Emerging on the other side of the Cheonwangmun Gate, but before passing through the newly built Shibang-ru Pavilion, you’ll notice a tiny little wooden shrine to your right. This is the Guksa-dang shrine. This shrine is dedicated to shaman deities. As for the Shibang-ru Pavilion, it’s a two-story structure. The first floor acts as an entry to the main temple grounds at Yugasa Temple. The second floor, however, acts as the temple’s Daejeokgwang-jeon Hall. Housed inside this shrine hall, and resting on the main altar, are a triad centred by Birojana-bul (The Buddha of Cosmic Energy). This statue is joined on either side by Seokgamoni-bul (The Historical Buddha) and Rocana-bul (The Perfect Body Buddha). This triad is then surrounded by hundreds of varying Buddhas and Bodhisattvas statuettes. And hanging on the far left wall is a mural dedicated to Jijang-bosal (The Bodhisattva of the Afterlife). The exterior walls to the Shibang-ru Pavilion are unadorned, but it’s crowned by a beautiful copper-coloured roof.

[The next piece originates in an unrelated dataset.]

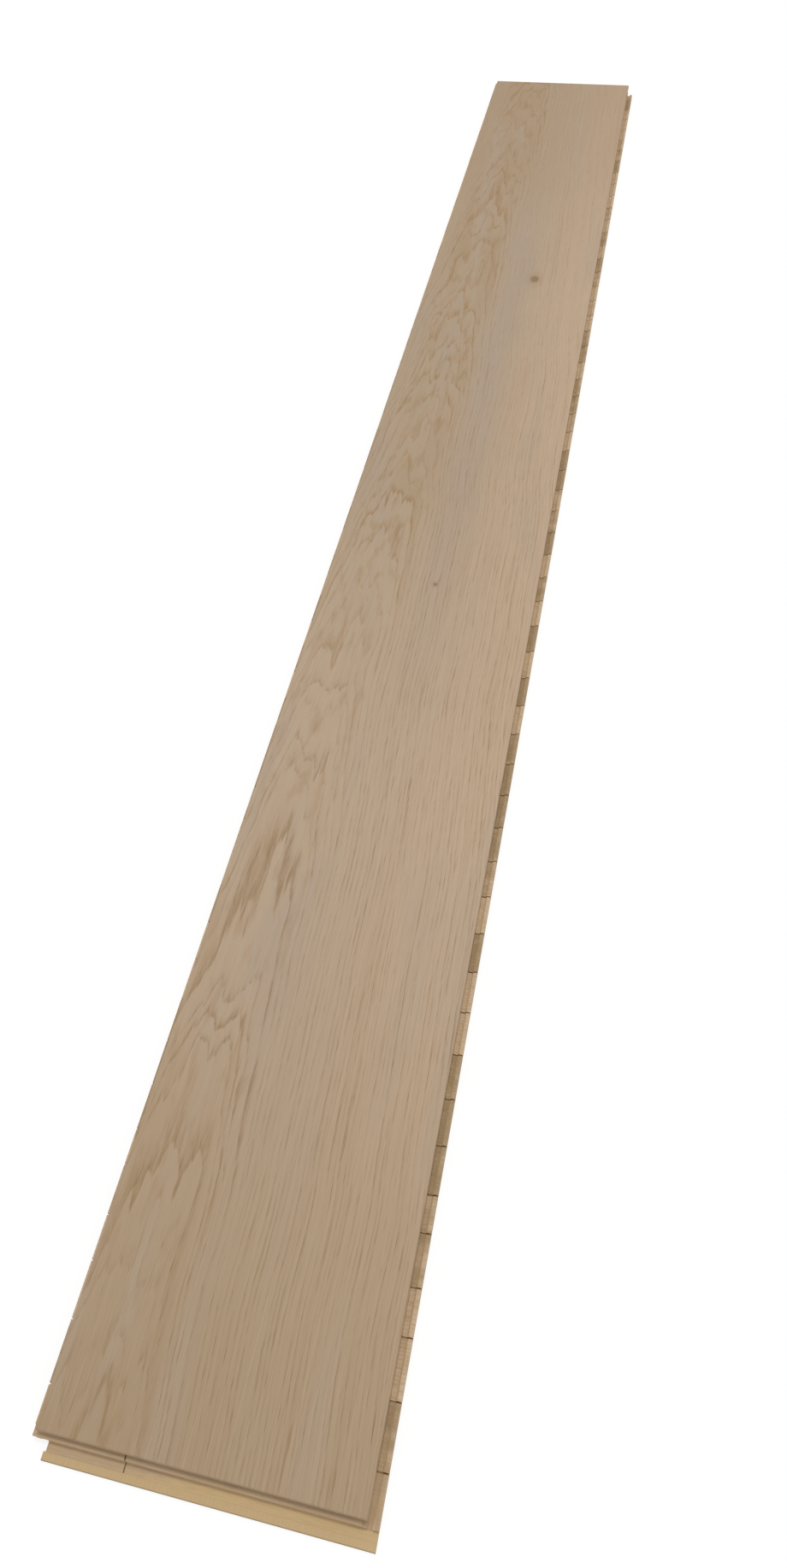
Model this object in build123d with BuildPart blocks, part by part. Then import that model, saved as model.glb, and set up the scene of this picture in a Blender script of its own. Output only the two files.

To the rear of the Shibang-ru Pavilion is the Daeung-jeon Hall. All but for the traditional dancheong colours, the main hall is unadorned. As for the interior of the Daeung-jeon Hall, there’s a large triad of statues centred by Seokgamoni-bul (The Historical Buddha) on the main altar. This central statue is joined on either side by Bohyeon-bosal (The Bodhisattva of Power) and Munsu-bosal (The Bodhisattva of Wisdom). To the left rear of the main altar hangs an older mural dedicated to Dokseong (The Lonely Saint). And on the far right wall hangs the Shinjung Taenghwa (Guardian Mural).
To the right of the Daeung-jeon Hall is a newly built shrine that houses a 10th century statue of Seokgamoni-bul (The Historical Buddha). This statue is Daegu Tangible Cultural Property #50. Overall, the statue has been well preserved.
To the right of the Daeung-jeon Hall is the Gwaneum-jeon Hall. This hall houses a small solitary statue of the multi-headed and armed Bodhisattva of Compassion, Gwanseeum-bosal. This statue is then backed by a black wall with golden Hanja lettering. And the exterior walls to this hall are adorned with the cutest Shimu-do (Ox-Herding Murals) that you’ll find in Korea. The ox-herder is a child in pursuit of his ox.
To the left of the Daeung-jeon Hall stands the Nahan-jeon Hall. The rather plain interior has a main altar occupied by a triad centred by Seokgamoni-bul (The Historical Buddha). And this triad is then joined by sixteen Nahan (The Historical Disciples of the Buddha) inside the Nahan-jeon Hall. And up the embankment and a set of stairs is the newly built Sanshin-gak Hall. The large hall overlooks the rest of the temple grounds, and it houses a beautiful large painting dedicated to the Mountain Spirit inside this shaman shrine hall.
How To Get There
From the Daegu train station, you’ll need to walk to the subway station. It takes about three minutes. The subway stop is called Daegu Station on the first line. Take the subway towards the Daegok subway stop. Fifteen stops later, or thirty minutes, get off at the Daegok Station and take exit #1. From here, you’ll need to find the Daegok bus stop. Take Bus #600 from this stop. After forty stops (yes forty!), or an hour and thirty-five minutes later, get off at the Yugasa stop, which is also the last stop on the bus route. From this stop, walk ten minutes to get to Yugasa Temple.
Overall Rating: 7.5/10
With a lot of new construction at the temple, which includes the copper-covered Shibang-ru Pavilion, Beomjong-ru Pavilion, the Gwaneum-jeon Hall, and the Sanshin-gak Hall, the new additions blend in well with the older buildings like the Daeung-jeon Hall, the Nahan-jeon Hall, and the Guksa-dang shrine. All of these shrine halls are occupied with beautiful Buddhist artwork and are framed by the ever present peaks of Mt. Biseulsan.